(Data entries)
————————

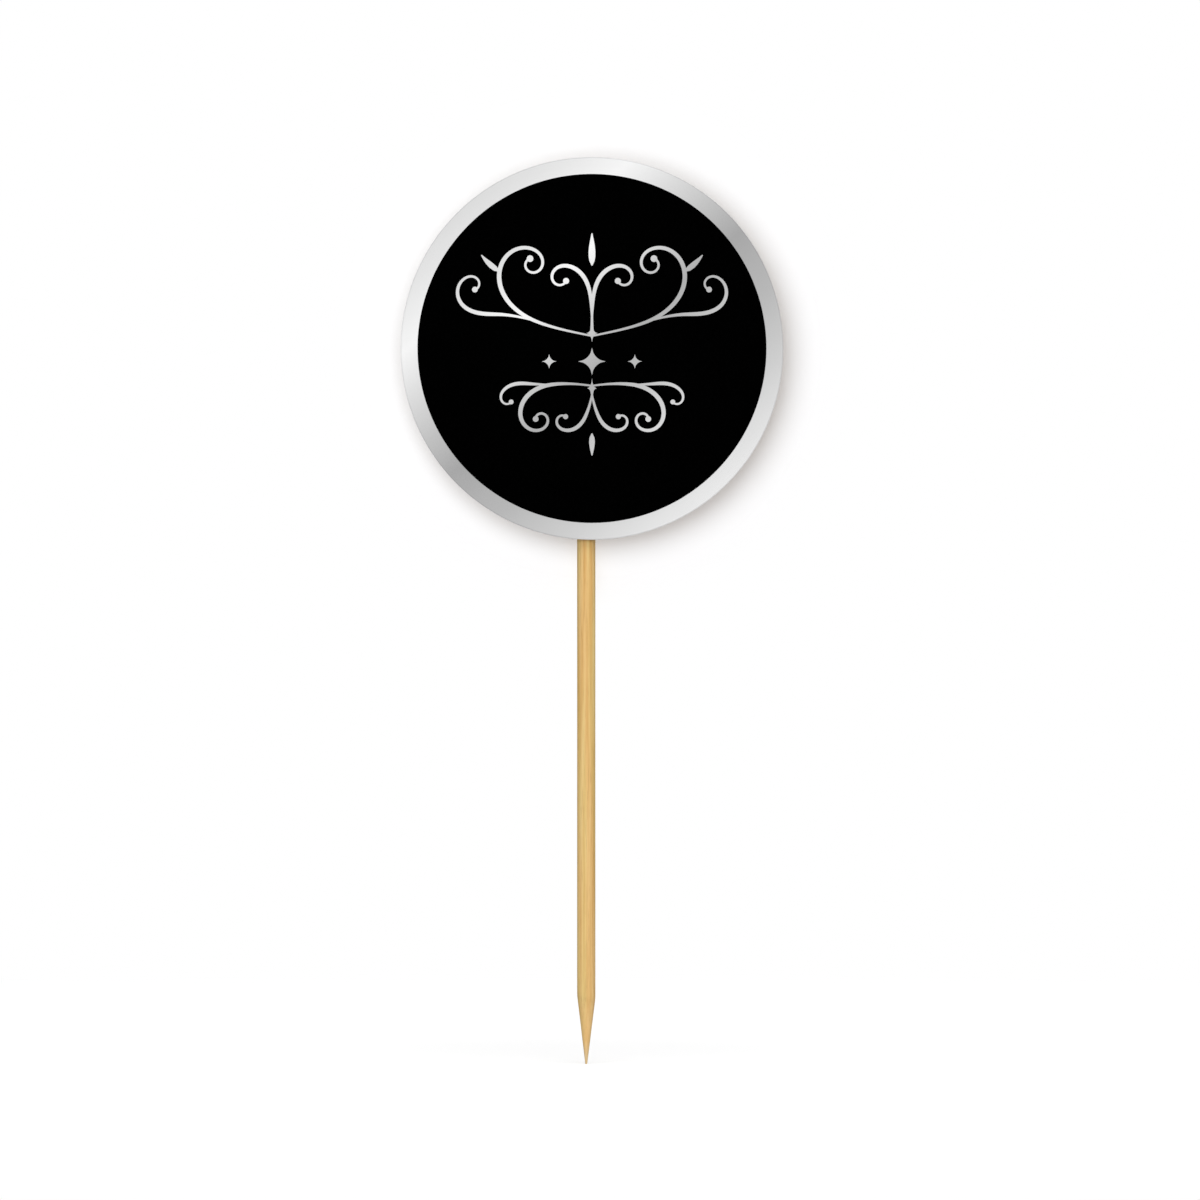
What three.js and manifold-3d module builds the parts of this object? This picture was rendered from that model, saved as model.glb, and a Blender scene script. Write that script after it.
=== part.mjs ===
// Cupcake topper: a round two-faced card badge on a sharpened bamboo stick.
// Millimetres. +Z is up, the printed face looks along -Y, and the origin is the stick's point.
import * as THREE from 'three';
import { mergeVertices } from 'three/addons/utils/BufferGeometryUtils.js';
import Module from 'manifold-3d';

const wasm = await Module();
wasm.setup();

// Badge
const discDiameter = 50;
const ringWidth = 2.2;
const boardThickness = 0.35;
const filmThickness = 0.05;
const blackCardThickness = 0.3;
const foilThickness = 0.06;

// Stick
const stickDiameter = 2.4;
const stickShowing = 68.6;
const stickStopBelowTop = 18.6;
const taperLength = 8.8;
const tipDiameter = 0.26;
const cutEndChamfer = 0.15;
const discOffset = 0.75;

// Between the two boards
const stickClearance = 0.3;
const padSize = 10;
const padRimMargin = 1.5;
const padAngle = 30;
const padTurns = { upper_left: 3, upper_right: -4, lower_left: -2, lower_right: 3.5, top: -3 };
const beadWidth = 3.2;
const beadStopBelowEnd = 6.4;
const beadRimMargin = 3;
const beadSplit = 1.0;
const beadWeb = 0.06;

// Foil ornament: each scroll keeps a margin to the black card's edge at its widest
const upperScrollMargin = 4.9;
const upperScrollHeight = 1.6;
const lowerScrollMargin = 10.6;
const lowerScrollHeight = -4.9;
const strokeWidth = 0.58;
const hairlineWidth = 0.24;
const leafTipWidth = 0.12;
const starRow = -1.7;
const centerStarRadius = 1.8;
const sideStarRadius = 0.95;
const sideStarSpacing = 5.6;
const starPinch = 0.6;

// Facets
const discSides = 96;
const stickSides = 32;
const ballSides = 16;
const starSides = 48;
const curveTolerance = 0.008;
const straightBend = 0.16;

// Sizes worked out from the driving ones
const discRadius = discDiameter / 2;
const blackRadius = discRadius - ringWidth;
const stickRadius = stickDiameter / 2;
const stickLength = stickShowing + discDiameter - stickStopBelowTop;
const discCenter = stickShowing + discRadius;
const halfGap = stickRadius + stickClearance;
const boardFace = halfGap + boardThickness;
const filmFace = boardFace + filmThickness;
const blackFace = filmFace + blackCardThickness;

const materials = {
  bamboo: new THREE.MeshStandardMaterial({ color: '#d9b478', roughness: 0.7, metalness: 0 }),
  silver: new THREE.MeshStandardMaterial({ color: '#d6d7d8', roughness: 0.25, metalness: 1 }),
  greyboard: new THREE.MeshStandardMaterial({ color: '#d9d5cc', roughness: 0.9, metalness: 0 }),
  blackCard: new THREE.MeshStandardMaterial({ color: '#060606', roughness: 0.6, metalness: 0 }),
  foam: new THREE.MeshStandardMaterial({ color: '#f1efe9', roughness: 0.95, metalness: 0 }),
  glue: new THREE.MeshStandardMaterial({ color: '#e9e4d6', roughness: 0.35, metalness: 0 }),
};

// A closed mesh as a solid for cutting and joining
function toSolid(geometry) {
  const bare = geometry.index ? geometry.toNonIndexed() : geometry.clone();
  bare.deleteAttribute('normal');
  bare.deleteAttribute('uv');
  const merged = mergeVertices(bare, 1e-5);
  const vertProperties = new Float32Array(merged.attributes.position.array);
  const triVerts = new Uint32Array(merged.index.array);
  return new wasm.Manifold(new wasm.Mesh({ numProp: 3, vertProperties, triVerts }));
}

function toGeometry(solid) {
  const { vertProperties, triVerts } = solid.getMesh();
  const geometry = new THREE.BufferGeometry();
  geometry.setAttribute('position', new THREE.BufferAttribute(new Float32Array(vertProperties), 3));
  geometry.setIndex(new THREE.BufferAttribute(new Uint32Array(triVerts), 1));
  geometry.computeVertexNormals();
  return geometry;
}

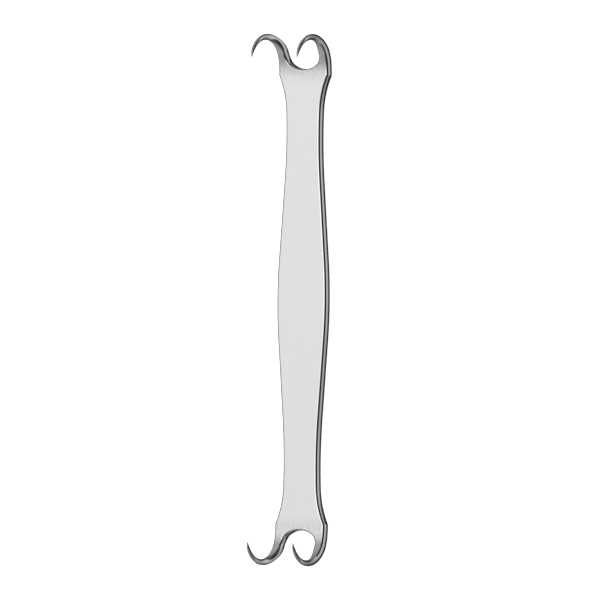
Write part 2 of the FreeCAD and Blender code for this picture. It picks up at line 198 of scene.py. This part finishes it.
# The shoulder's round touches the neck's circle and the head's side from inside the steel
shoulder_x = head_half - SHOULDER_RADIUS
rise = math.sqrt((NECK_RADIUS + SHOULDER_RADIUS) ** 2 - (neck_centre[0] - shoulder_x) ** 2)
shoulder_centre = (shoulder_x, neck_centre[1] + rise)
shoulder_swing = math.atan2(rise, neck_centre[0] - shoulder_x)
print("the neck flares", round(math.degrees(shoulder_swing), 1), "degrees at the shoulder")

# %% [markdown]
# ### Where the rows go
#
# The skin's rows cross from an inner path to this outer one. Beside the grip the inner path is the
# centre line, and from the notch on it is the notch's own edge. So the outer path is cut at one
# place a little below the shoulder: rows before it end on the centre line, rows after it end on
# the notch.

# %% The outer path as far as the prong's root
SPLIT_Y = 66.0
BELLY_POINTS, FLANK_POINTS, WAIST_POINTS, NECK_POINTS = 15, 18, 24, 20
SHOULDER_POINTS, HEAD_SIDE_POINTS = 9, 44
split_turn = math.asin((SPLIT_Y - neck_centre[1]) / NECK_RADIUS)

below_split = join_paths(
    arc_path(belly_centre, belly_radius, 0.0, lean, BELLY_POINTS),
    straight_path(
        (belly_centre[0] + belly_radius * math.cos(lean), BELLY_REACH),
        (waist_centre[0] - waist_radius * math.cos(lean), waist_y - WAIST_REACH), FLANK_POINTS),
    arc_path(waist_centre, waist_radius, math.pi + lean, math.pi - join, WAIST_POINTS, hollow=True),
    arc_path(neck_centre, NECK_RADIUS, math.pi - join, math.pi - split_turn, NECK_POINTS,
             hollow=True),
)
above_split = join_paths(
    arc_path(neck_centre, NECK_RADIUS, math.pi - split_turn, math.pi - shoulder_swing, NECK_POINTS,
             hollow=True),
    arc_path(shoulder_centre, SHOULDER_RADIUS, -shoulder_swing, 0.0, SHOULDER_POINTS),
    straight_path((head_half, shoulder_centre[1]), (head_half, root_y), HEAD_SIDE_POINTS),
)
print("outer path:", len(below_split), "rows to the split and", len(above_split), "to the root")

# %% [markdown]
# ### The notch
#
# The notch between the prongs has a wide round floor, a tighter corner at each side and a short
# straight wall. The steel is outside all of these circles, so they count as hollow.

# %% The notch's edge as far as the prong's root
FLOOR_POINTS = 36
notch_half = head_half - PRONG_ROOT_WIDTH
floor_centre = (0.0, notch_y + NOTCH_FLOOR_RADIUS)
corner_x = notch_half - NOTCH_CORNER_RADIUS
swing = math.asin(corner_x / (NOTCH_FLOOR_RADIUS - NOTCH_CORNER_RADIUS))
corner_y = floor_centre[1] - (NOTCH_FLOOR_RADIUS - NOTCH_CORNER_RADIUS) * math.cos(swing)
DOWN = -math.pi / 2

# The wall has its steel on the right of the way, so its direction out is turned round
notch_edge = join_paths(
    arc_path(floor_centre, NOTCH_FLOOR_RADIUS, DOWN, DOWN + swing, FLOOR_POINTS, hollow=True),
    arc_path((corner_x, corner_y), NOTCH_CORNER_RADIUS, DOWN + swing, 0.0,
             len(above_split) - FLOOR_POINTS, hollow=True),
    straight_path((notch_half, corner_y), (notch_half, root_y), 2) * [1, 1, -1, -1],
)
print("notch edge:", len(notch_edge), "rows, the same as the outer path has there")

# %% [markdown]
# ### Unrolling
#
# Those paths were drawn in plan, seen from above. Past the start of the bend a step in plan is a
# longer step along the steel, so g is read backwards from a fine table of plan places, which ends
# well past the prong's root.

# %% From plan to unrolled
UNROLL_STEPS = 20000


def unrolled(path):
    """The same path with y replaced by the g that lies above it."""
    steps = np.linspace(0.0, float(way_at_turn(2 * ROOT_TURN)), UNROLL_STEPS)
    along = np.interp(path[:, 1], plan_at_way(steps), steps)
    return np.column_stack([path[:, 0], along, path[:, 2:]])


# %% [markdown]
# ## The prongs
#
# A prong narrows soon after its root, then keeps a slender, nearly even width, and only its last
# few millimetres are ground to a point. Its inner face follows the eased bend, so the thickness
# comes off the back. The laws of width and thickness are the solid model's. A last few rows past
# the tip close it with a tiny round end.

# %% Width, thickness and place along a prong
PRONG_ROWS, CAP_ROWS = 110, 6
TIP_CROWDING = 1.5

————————

- **Work required**: Take the entries above and copy them exactly from the first line through the line with "const straightBend = 0.16;"; leave out every line after it.

- **Answer to the exercise**:
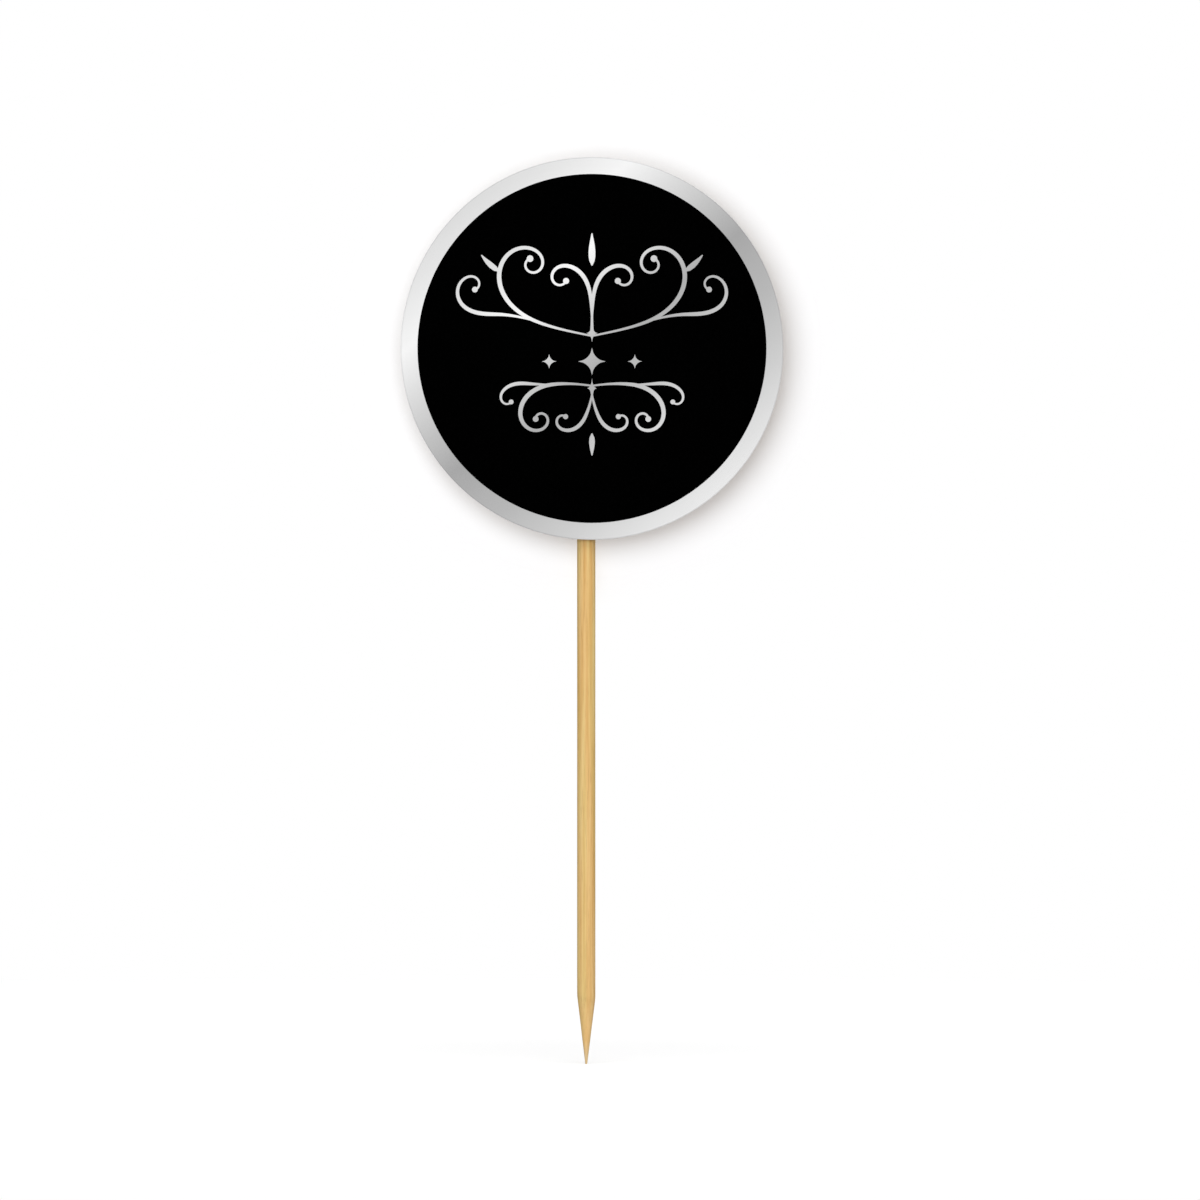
What three.js and manifold-3d module builds the parts of this object? This picture was rendered from that model, saved as model.glb, and a Blender scene script. Write that script after it.
=== part.mjs ===
// Cupcake topper: a round two-faced card badge on a sharpened bamboo stick.
// Millimetres. +Z is up, the printed face looks along -Y, and the origin is the stick's point.
import * as THREE from 'three';
import { mergeVertices } from 'three/addons/utils/BufferGeometryUtils.js';
import Module from 'manifold-3d';

const wasm = await Module();
wasm.setup();

// Badge
const discDiameter = 50;
const ringWidth = 2.2;
const boardThickness = 0.35;
const filmThickness = 0.05;
const blackCardThickness = 0.3;
const foilThickness = 0.06;

// Stick
const stickDiameter = 2.4;
const stickShowing = 68.6;
const stickStopBelowTop = 18.6;
const taperLength = 8.8;
const tipDiameter = 0.26;
const cutEndChamfer = 0.15;
const discOffset = 0.75;

// Between the two boards
const stickClearance = 0.3;
const padSize = 10;
const padRimMargin = 1.5;
const padAngle = 30;
const padTurns = { upper_left: 3, upper_right: -4, lower_left: -2, lower_right: 3.5, top: -3 };
const beadWidth = 3.2;
const beadStopBelowEnd = 6.4;
const beadRimMargin = 3;
const beadSplit = 1.0;
const beadWeb = 0.06;

// Foil ornament: each scroll keeps a margin to the black card's edge at its widest
const upperScrollMargin = 4.9;
const upperScrollHeight = 1.6;
const lowerScrollMargin = 10.6;
const lowerScrollHeight = -4.9;
const strokeWidth = 0.58;
const hairlineWidth = 0.24;
const leafTipWidth = 0.12;
const starRow = -1.7;
const centerStarRadius = 1.8;
const sideStarRadius = 0.95;
const sideStarSpacing = 5.6;
const starPinch = 0.6;

// Facets
const discSides = 96;
const stickSides = 32;
const ballSides = 16;
const starSides = 48;
const curveTolerance = 0.008;
const straightBend = 0.16;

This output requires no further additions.